Location: New Jersey Beachfront and Raritan Bayshore

Tide and Weather: For Beachfront: Dead High 5:32 am, Clear Sky and Warm, Air Temperature - While Fishing About 70, Day's High 90, Water Temperature 56-57, Wind SW, Small Surf Struggling To Break, Moon 85% Visible, Pressure 29.90 and Rising

Catch: The only fish I held was a shad. It ate a teaser I tied. I saw an osprey nab a bunker in the middle of the beach, but casting there didn't change my luck.

After a few hours on the beach, I drove up to the Raritan Bay. I was hoping to find bluefish. That wasn't happening either. The Bayshore was crowded with fishermen. Almost all were chunking bunker and I didn't see a fish caught. While walking the shoreline I noticed one forked tail sticking out of a bucket.
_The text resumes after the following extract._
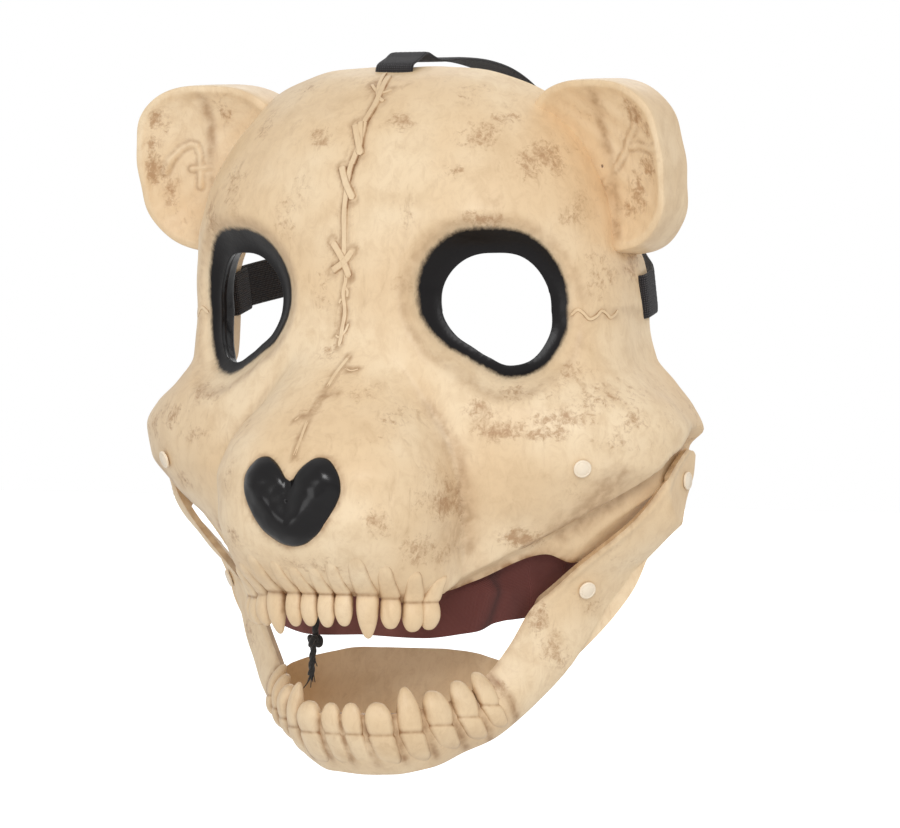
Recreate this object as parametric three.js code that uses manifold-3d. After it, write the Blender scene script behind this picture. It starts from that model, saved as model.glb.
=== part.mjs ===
import * as THREE from 'three';
import { mergeVertices } from 'three/addons/utils/BufferGeometryUtils.js';
import Module from 'manifold-3d';

const wasm = await Module();
wasm.setup();

// Bear skeleton mask: a moulded skull shell with ears, a separate jaw on two rivets,
// elastic straps and a strip of cloth behind the upper teeth.
// Millimetres. +X is the wearer's left, -Y the way the snout points, +Z up.
// The origin lies on the bridge, at the height of the eyes.

// Driving dimensions
const CROWN_HEIGHT = 80;
const LIP_DROP = 95;
const CHEEK_HALF = 100;
const SHELL_DEPTH = 85;
const WALL = 2;
const SNOUT_REACH = 38.5;
const SNOUT_HALF = 41.5;
const SNOUT_FILLET = 7;
const BROW_RISE = 3;
const EYE_SPACING = 91;
const EYE_HALF_WIDTH = 16.7;
const EYE_HALF_HEIGHT = 18.7;
const SOCKET_DEPTH = 9;
const EAR_REACH = 99;
const EAR_LEVEL = 46;
const EAR_HALF_WIDTH = 27;
const EAR_HALF_HEIGHT = 28.5;
const EAR_FRONT = 40;
const EAR_SIDE_DEPTH = 18.5;
const NOSE_HALF_WIDTH = 18;
const NOSE_HEIGHT = 29;
const NOSE_LEVEL = -63;
const NOSE_RISE = 3.6;
const INCISOR_LENGTH = 11.5;
const CANINE_LENGTH = 14.5;
const JAW_REACH = 70;
const JAW_DROP = 96;
const JAW_WALL = 2.2;
const JAW_GAP = 1.0;
const JAW_BULGE = 4.5;
const HINGE_DEPTH = 66;
const HINGE_DROP = 59;
const HINGE_INSET = 8.5;
const RIVET_DIAMETER = 6;
const RIVET_HEAD = 1.2;
const RIVET_SHANK = 3;
const BOSS_DIAMETER = 15;
const STRAP_WIDTH = 15;
const CROWN_STRAP_WIDTH = 14;
const STRAP_THICKNESS = 1.2;
const STRAP_REACH = 180;
const STRAP_RISE = 28;
const SLOT_INSET = 6;
const LINING_THICKNESS = 1.2;
const CORD_DIAMETER = 2.4;
const CLEARANCE = 0.3;

const V = (x, y, z) => new THREE.Vector3(x, y, z);
const clamp = (v, low, high) => Math.min(high, Math.max(low, v));
const smooth = (t) => clamp(t, 0, 1) ** 2 * (3 - 2 * clamp(t, 0, 1));
const mix = (a, b, t) => a + (b - a) * t;
const degrees = (radians) => THREE.MathUtils.radToDeg(radians);

// Smaller of two depths, rounded over a fillet where they meet
function roundedMin(a, b, fillet) {
  const h = clamp(0.5 + (0.5 * (b - a)) / fillet, 0, 1);
  return mix(b, a, h) - fillet * h * (1 - h);
}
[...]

Right before leaving for home I spoke to a group of guys. They'd been fishing all night. Their hard work earned them one blue between 8 of them. It was far from hot and heavy.

The most positive takeaway for me today was my teaser rig. I've experimented with lots of different teaser rig configurations and I'm really happy with this one. Leave it to John Skinner to nail it. He explains the set up in the video below.

To me, the best thing about this rig is that you can quickly add or subtract the teaser. It doesn't require a dropper loop and you don't have to cut anything off or tie any knots. I love the efficiency.